> To be done:
Copy out every line that contains the word "follow".
============
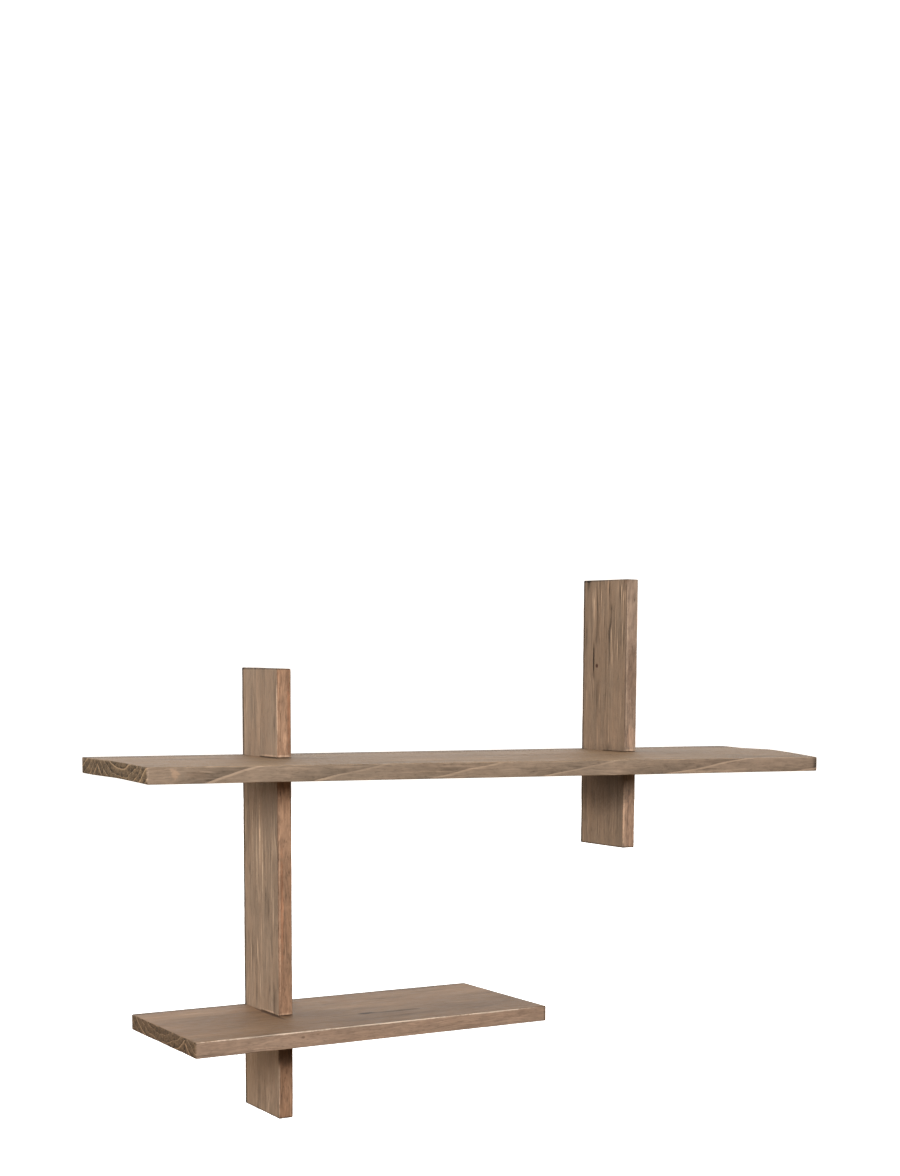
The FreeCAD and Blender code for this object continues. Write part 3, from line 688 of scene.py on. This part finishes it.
bothWays = (0.3, 0.7, -1.0, 1.0)  # a layer that darkens and lightens by turns
shelfWood = {
    "seed": 1.0,
    "broadColour": "#8f7d6c", "edgeColour": "#8c7562", "endColour": "#6f5c4a",
    "warmTint": (1.025, 0.997, 0.975), "coolTint": (0.985, 0.998, 1.005), "waver": 2.5,
    "pith": (-20.0, 184.5), "secondPith": (125.0, 152.5), "staveEdge": 53.0,
    "pithTilt": (0.01, 0.165), "pithBend": -0.00007,
    "ringWidth": 28.0, "ringDrift": 5.0, "ringUneven": 0.3, "ringShift": -0.1,
    # how pale a growth ring is from one line to the next, on the long faces and in the end grain
    "ringProfile": ((0.0, 1.0), (0.02, 0.9), (0.04, 0.5), (0.45, 0.5), (0.8, 0.25), (0.95, 0.15),
                    (0.968, 1.0)),
    "endProfile": ((0.0, 1.0), (0.025, 0.6), (0.05, 0.35), (0.28, 0.2), (0.305, 0.05), (0.33, 0.8),
                   (0.355, 0.4), (0.61, 0.25), (0.635, 0.1), (0.66, 0.95), (0.69, 0.4), (0.93, 0.2),
                   (0.95, 0.05), (0.97, 0.95)),
    "ringContrast": (0.05, 1.0, 1.8),  # here and below: on the broad faces, the edges and the end grain
    "glueLine": (0.8, 2.4, -0.35),  # in the end grain: its half width, where it fades out, how dark
    "streakPatch": (0.0, 1.0, 1.0),  # place along the board, reach, how many times stronger
    # layer, size along, across and through in mm, detail, noise where it starts and is full, levels there
    "layers": (
        ("cloud", (170, 45, 45), 3.0, *bothWays, (0.14, 0.14, 0.1)),
        ("mottle", (12, 6, 5), 3.0, *bothWays, (0.04, 0.12, 0.38)),
        ("broadStreak", (220, 24, 9), 2.0, *bothWays, (0.10, 0.07, 0.0)),
        ("darkStreak", (140, 7, 3), 2.0, 0.58, 0.68, 0.0, 1.0, (-0.2, -0.2, 0.0)),
        ("paleStreak", (80, 6, 2.6), 1.0, 0.58, 0.68, 0.0, 1.0, (0.14, 0.2, 0.0)),
        ("fibre", (20, 3, 1.6), 1.0, *bothWays, (0.04, 0.09, 0.22)),
        # real pores are about 0.3 mm wide, drawn wider so that they show
        ("pore", (7, 2.0, 1.4), 1.0, 0.62, 0.72, 0.0, 1.0, (-0.08, -0.18, -0.25)),
    ),
    # how much paler (or darker) each kind of arris is at the low and the high end of its wear noise: the
    # near front takes rubbed wear and a painted highlight, the far front, back and end take painted shade
    "arrises": {"nearFront": (-0.1, 0.6), "farFront": (-0.3, 0.3), "back": (-0.4, -0.2),
                "end": (-0.3, 0.2)},
    "arrisSpan": (0.84, 0.94),  # how squarely a surface faces one way, in an arris and past its edge
    "seenSide": 1.0,  # the nearFront arris lies on this side of the board's thickness
    "dirt": (),  # painted shade, a dark outline along the back edge and the ends: which of them, where it starts and is full, how dark
    "ringRelief": 0.3, "relief": (("pore", -0.6), ("fibre", 0.35), ("darkStreak", -0.5)),
    "reliefStrength": 0.5, "reliefDepth": 0.6, "roughness": (0.62, 0.78), "gloss": 0.15,
    "markSpan": (0.55, 1.1),  # shares of a mark's half size where it is full and where it ends
    # a mark's place and half sizes along, across and through in mm, how ragged it is, its colour and share
    "marks": (),
}
uprightWood = {
    **shelfWood,
    "seed": 5.0, "warmTint": (1.04, 0.995, 0.96), "coolTint": (0.975, 0.995, 1.01),
    "broadColour": "#8c7864", "edgeColour": "#a07c63", "endColour": "#6f5c4a",
    "pith": (-20.0, 90.0), "secondPith": (-20.0, 90.0), "staveEdge": 500.0,
    "pithTilt": (0.01, 0.0), "pithBend": 0.0, "ringWidth": 27.0, "ringContrast": (0.05, 0.15, 0.6),
    "layers": (
        ("cloud", (130, 34, 34), 3.0, *bothWays, (0.12, 0.14, 0.1)),
        ("mottle", (14, 6, 4), 3.0, *bothWays, (0.06, 0.2, 0.2)),
        ("broadStreak", (240, 14, 7), 2.0, *bothWays, (0.14, 0.15, 0.0)),
        ("darkStreak", (160, 3.2, 2.6), 2.0, 0.56, 0.66, 0.0, 1.0, (-0.26, -0.24, 0.0)),
        ("paleStreak", (95, 2.9, 2.6), 1.0, 0.57, 0.67, 0.0, 1.0, (0.34, 0.24, 0.0)),
        ("fibre", (18, 3.0, 1.6), 1.0, *bothWays, (0.07, 0.12, 0.12)),
        ("pore", (7, 2.0, 1.4), 1.0, 0.62, 0.72, 0.0, 1.0, (-0.14, -0.3, -0.15)),
    ),
    # the far front, back and end arrises painted darker: painted shade where they turn from the light
    "arrises": {"nearFront": (-0.15, 0.15), "farFront": (-0.45, -0.15), "back": (-0.4, -0.2),
                "end": (-0.6, -0.2)},
    "seenSide": -1.0,
}


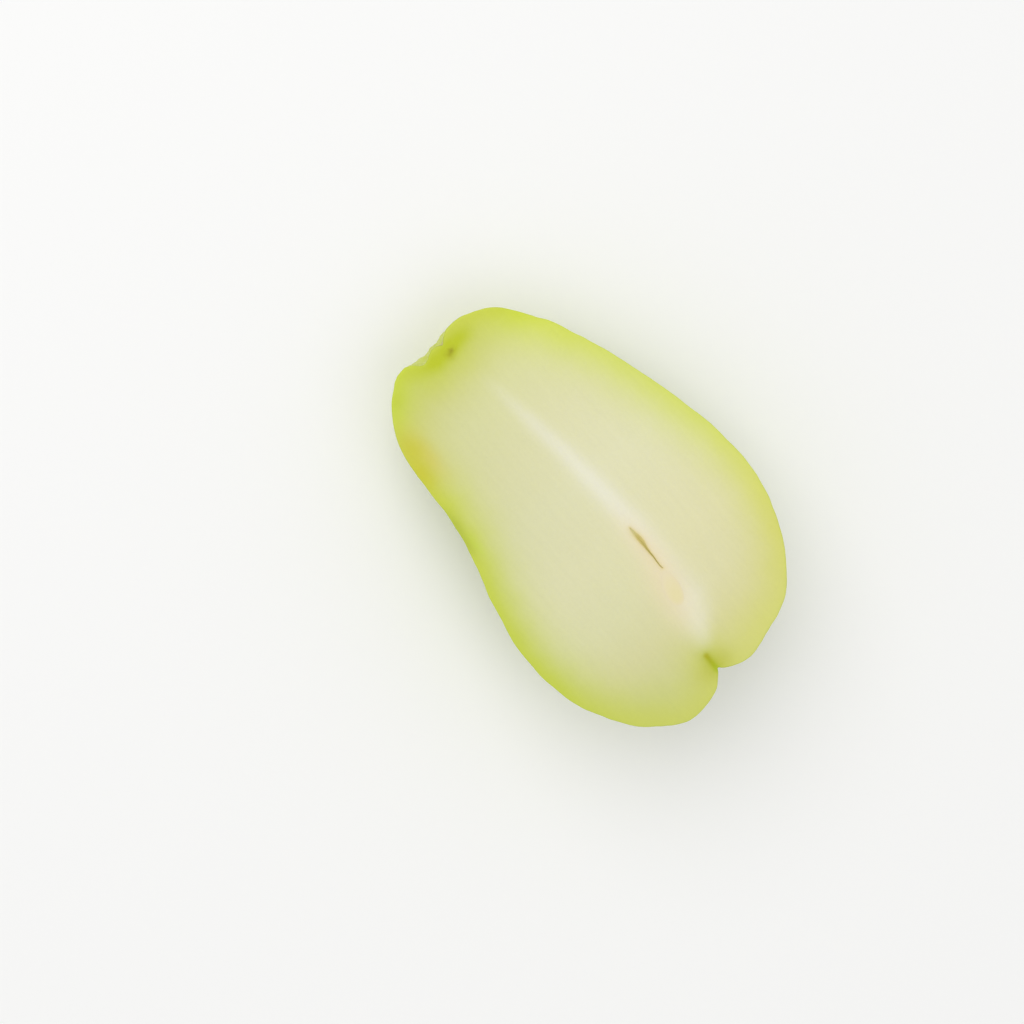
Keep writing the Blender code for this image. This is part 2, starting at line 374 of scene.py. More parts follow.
# Pimples: radii in mm, and where they lie, as shares of the length and round the skin.
PIMPLES, PIMPLE_HEIGHT, PIMPLE_RADII = 420, 0.2, (0.6, 1.25)
PIMPLE_SHARES, PIMPLE_ANGLES = (0.03, 0.96), (0.02, math.pi - 0.02)
PIMPLE_SCATTER = 11  # which random scatter of them is used
# Folds of the skin round the stem pit, by shares of the length, and clear of the cut's edge.
PUCKERS, PUCKER_HEIGHT, PUCKER_WANDER = 11, 0.24, 1.3
PUCKER_RISE, PUCKER_FALL, PUCKER_CLEAR = (0.012, 0.03), (0.05, 0.10), (0.25, 0.7)
SMOOTH_STEM, SMOOTH_CLEFT = (0.004, 0.03), (0.93, 0.965)  # where the relief begins and ends


def skin_relief(places, share, angle):
    """How far the skin stands out at each point, in mm, the painted highlight on its crests, and its
    pimples.
    """
    lift, crest_highlight = np.zeros(len(places)), np.zeros(len(places))
    for wavelength, pattern, stretch, height, highlight_share in SKIN_RELIEF:
        rough = rough_field(places, wavelength, pattern, stretch)
        lift += height * rough
        crest_highlight += highlight_share * rough
    random = np.random.default_rng(PIMPLE_SCATTER)
    spots = skin(random.uniform(*PIMPLE_SHARES, PIMPLES), random.uniform(*PIMPLE_ANGLES, PIMPLES))
    radii = random.uniform(*PIMPLE_RADII, PIMPLES)
    pimple = np.zeros(len(places))
    for spot, radius in zip(spots, radii):
        near = np.abs(places[:, 0] - spot[0]) < 3 * radius
        away = np.linalg.norm(places[near] - spot, axis=1)
        pimple[near] = np.maximum(pimple[near], np.exp(-((away / radius) ** 2)) * radius)
    lift = (lift + PIMPLE_HEIGHT * pimple) * (1 - ease(*SMOOTH_CLEFT, share))
    folds = np.cos(PUCKERS * angle + PUCKER_WANDER * np.sin(3 * angle))
    folds *= ease(*PUCKER_RISE, share) * (1 - ease(*PUCKER_FALL, share))
    lift += PUCKER_HEIGHT * folds * ease(*PUCKER_CLEAR, np.sin(angle))
    return lift * ease(*SMOOTH_STEM, share), ease(*CREST_HIGHLIGHT_RANGE, crest_highlight), pimple


def rim_loop(bm):
    """The open edge's vertices, in order round it."""
    edge = next(e for e in bm.edges if e.is_boundary)
    first, vert = edge.verts
    loop = [first]
    while vert is not first:
        loop.append(vert)
        edge = next(e for e in vert.link_edges if e.is_boundary and e is not edge)
        vert = edge.other_vert(vert)
    return loop


CREASE = ((110.8, -0.05), (115.4, -0.1))  # where the blossom lobes press together
CREASE_LEAD = 2.0  # mm before its inner end where its walls begin
CREASE_GAP = 0.25  # mm either way of the crease that counts as inside it
CREASE_SIDE = 0.25  # mm that its green line lies towards the narrow lobe
CREASE_ROOF = 0.3  # mm of flesh between the cut face and the crease's roof


def in_crease(points):
    """Which points are in the hairline gap between the two blossom lobes."""
    (inner, middle), (mouth, _) = CREASE
    along = (points[:, 0] > inner - CREASE_LEAD) & (points[:, 0] < mouth)
    return along & (np.abs(points[:, 1] - middle) < CREASE_GAP)


def lower_crease(bm):
    """Takes the top of the crease's walls down, so that the cut face can be whole over it."""
    high = [v for v in bm.verts if v.co.z > -2 * CREASE_ROOF]
    for vert, pressed in zip(high, in_crease(np.array([v.co.xy for v in high]))):
        if pressed:
            vert.co.z = vert.co.z / 2 - CREASE_ROOF


def roof_crease(bm):
    """Closes the crease's walls under the cut face."""
    start = CREASE[0][0] - CREASE_LEAD
    open_edges = [e for e in bm.edges if e.is_boundary and e.verts[0].co.x > start]
    filled = bmesh.ops.holes_fill(bm, edges=open_edges, sides=0)["faces"]
    bmesh.ops.triangulate(bm, faces=filled)


# Points of the cut face, in mm
FACE_GRID, FACE_MARGIN = 1.15, 2.4  # between its points, and from the rim to the first of them
RIM_ROWS = ((1, 0.14), (1, 0.34), (1, 0.7), (1, 1.2), (2, 1.9))  # (every which point, in by)
FINE_GRID = 0.42  # closer points round the slit and the seed
FINE_LOW, FINE_HIGH = (66.0, -1.5), (101.0, 12.0)
MOUTH_MARGIN = 0.2  # kept clear round the slit and the seed
MERGE_WITHIN = 1e-5


def face_points(rim_at, slit, seat):
    """Points to hang the cut face's triangles on, clear of the rim and of the two mouths."""
    low, high = rim_at.min(axis=0), rim_at.max(axis=0)
    spread = hex_points(low, high, FACE_GRID)
    spread = spread[inside(spread, rim_at)]
    spread = spread[distance_to(spread, rim_at) > FACE_MARGIN]
    in_fine = ((spread > FINE_LOW) & (spread < FINE_HIGH)).all(axis=1)
    inner = np.concatenate([spread[~in_fine], hex_points(FINE_LOW, FINE_HIGH, FINE_GRID)])
    mouth_gap = np.minimum(distance_to(inner, slit), distance_to(inner, seat))
    inner = inner[(mouth_gap > MOUTH_MARGIN) & ~inside(inner, slit) & ~inside(inner, seat)]
    return np.concatenate([inner_rows(rim_at, RIM_ROWS), inner])


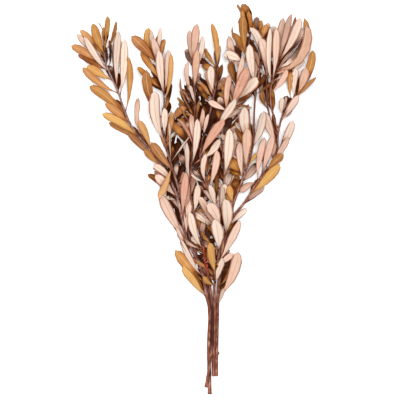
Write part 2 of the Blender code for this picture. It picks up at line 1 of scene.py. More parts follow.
============
> Finished task:
Keep writing the Blender code for this image. This is part 2, starting at line 374 of scene.py. More parts follow.
Write part 2 of the Blender code for this picture. It picks up at line 1 of scene.py. More parts follow.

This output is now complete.